- Set task:
Gather the lines that hold the string "handed".

═══

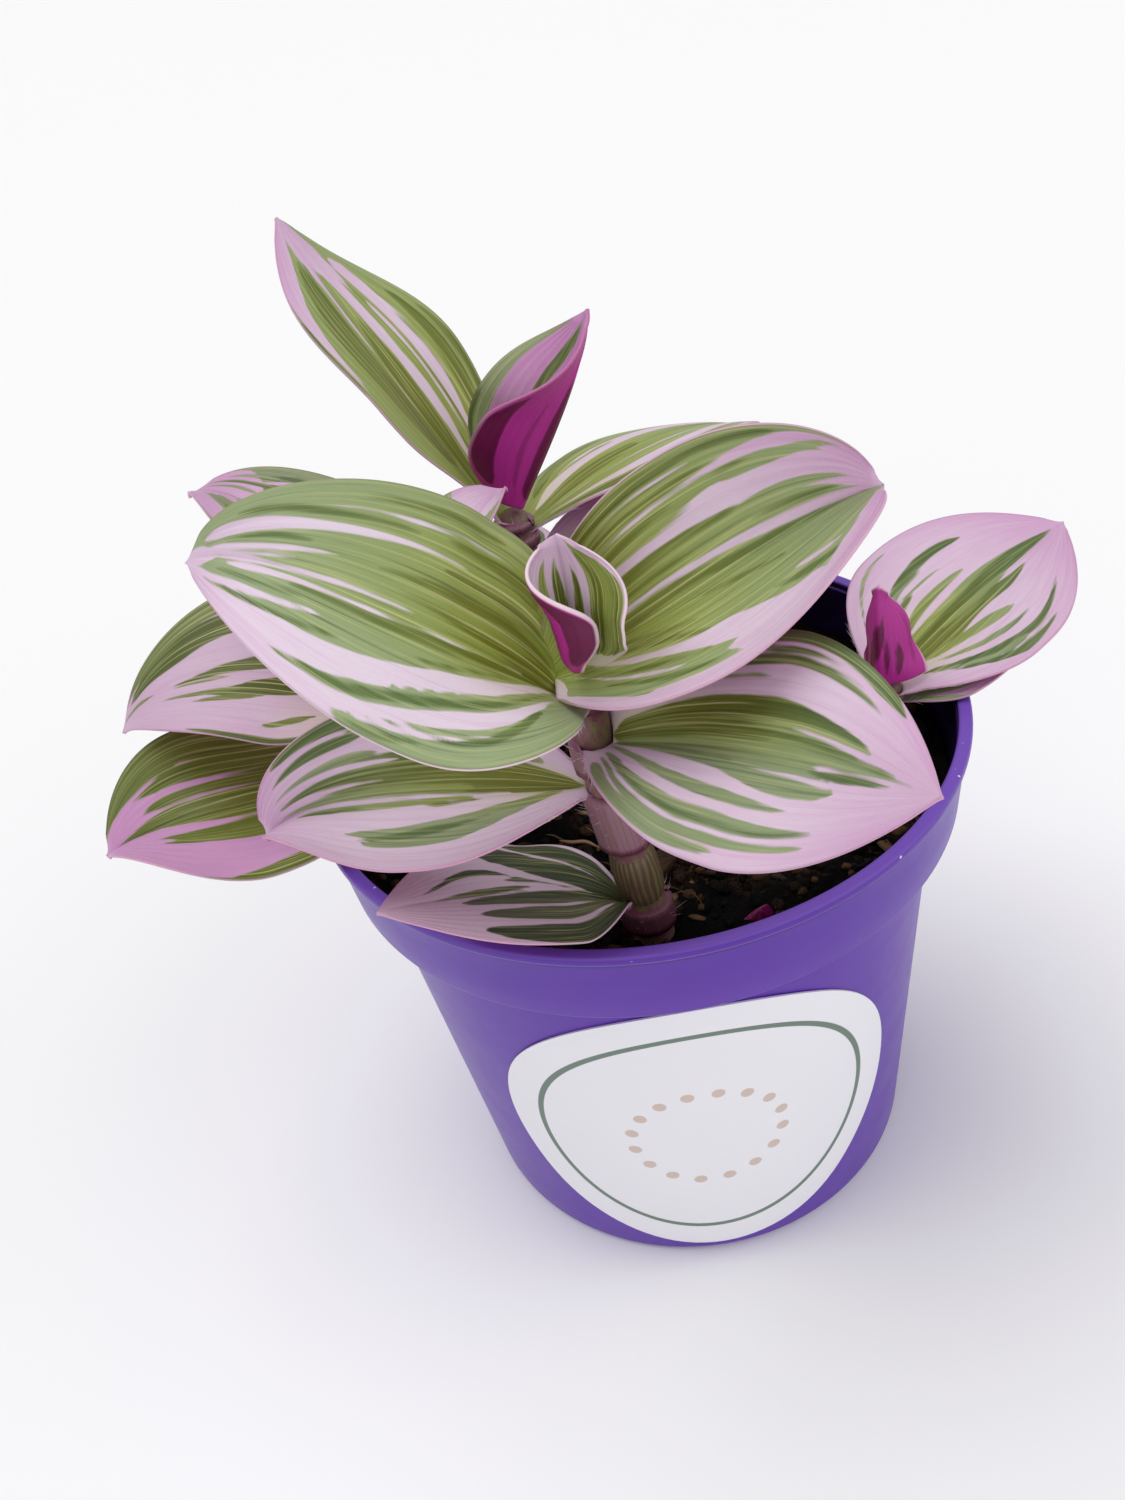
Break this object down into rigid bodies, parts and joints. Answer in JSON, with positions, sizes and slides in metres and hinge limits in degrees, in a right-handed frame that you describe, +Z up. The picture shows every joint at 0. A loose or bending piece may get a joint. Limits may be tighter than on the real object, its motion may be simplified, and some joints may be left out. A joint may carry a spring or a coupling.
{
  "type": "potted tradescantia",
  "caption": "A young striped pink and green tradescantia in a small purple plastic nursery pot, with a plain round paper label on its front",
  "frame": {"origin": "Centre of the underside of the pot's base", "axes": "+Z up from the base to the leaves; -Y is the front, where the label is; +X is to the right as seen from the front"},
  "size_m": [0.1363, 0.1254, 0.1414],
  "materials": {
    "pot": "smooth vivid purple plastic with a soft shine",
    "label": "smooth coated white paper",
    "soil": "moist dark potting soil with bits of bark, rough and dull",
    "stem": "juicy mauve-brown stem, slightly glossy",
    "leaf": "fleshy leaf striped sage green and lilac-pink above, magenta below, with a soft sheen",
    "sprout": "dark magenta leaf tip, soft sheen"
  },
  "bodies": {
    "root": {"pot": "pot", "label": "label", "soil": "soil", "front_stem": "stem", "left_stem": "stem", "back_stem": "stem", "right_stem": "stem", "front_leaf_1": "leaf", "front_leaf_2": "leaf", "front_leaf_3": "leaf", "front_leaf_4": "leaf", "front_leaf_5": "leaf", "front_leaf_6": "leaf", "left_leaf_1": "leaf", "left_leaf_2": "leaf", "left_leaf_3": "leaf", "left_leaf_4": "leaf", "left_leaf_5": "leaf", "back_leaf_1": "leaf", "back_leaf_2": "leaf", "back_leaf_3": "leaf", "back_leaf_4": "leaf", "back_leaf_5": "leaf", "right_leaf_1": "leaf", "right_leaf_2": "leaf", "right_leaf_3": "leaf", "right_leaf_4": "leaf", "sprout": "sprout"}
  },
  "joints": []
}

═══

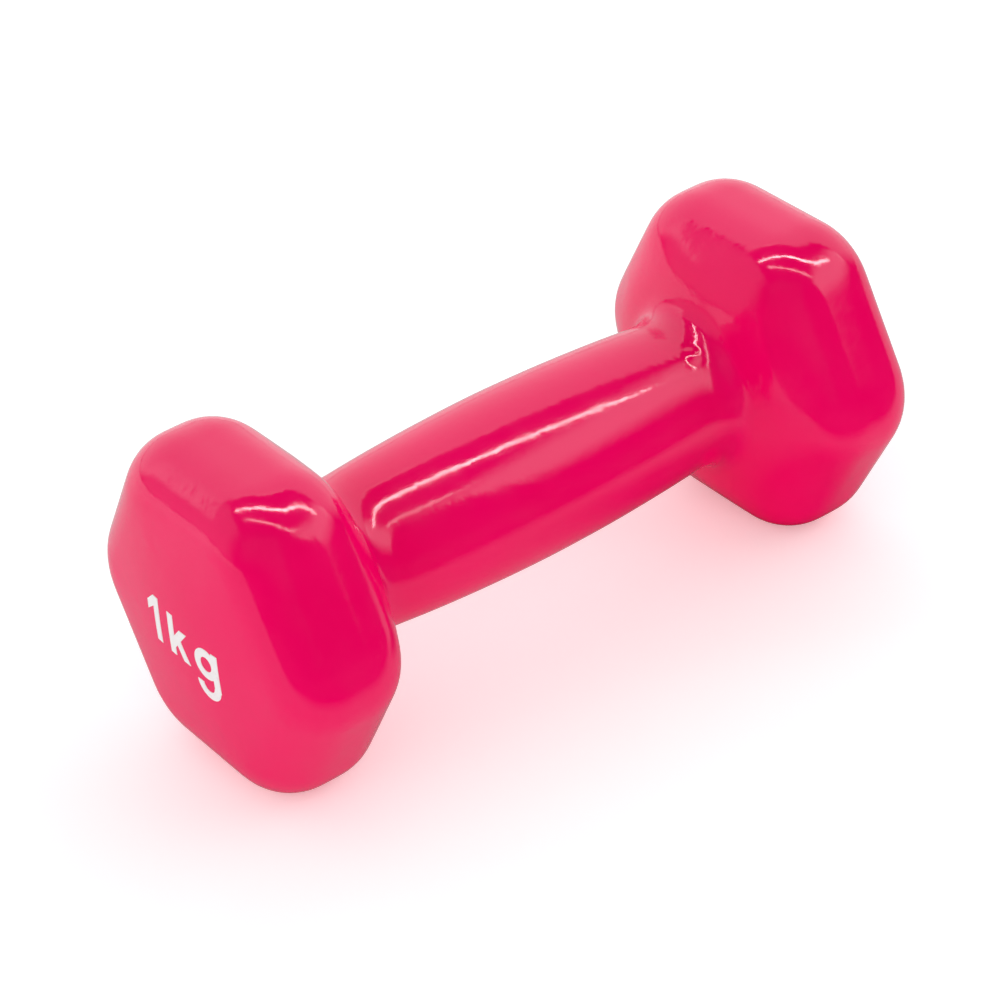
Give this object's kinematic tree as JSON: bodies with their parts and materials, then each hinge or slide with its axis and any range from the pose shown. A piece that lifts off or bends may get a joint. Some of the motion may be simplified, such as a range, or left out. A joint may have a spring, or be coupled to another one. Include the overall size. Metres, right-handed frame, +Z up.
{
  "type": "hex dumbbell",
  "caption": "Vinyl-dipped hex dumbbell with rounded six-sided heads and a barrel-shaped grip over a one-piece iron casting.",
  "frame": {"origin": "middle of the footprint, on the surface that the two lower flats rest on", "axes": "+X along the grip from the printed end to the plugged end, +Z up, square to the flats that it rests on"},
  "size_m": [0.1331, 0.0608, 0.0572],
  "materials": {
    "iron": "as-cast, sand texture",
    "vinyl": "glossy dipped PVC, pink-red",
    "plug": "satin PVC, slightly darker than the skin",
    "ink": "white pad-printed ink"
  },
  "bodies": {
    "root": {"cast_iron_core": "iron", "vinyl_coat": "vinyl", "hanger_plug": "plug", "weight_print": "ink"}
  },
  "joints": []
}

═══

- Result for this exercise:
Break this object down into rigid bodies, parts and joints. Answer in JSON, with positions, sizes and slides in metres and hinge limits in degrees, in a right-handed frame that you describe, +Z up. The picture shows every joint at 0. A loose or bending piece may get a joint. Limits may be tighter than on the real object, its motion may be simplified, and some joints may be left out. A joint may carry a spring or a coupling.
Give this object's kinematic tree as JSON: bodies with their parts and materials, then each hinge or slide with its axis and any range from the pose shown. A piece that lifts off or bends may get a joint. Some of the motion may be simplified, such as a range, or left out. A joint may have a spring, or be coupled to another one. Include the overall size. Metres, right-handed frame, +Z up.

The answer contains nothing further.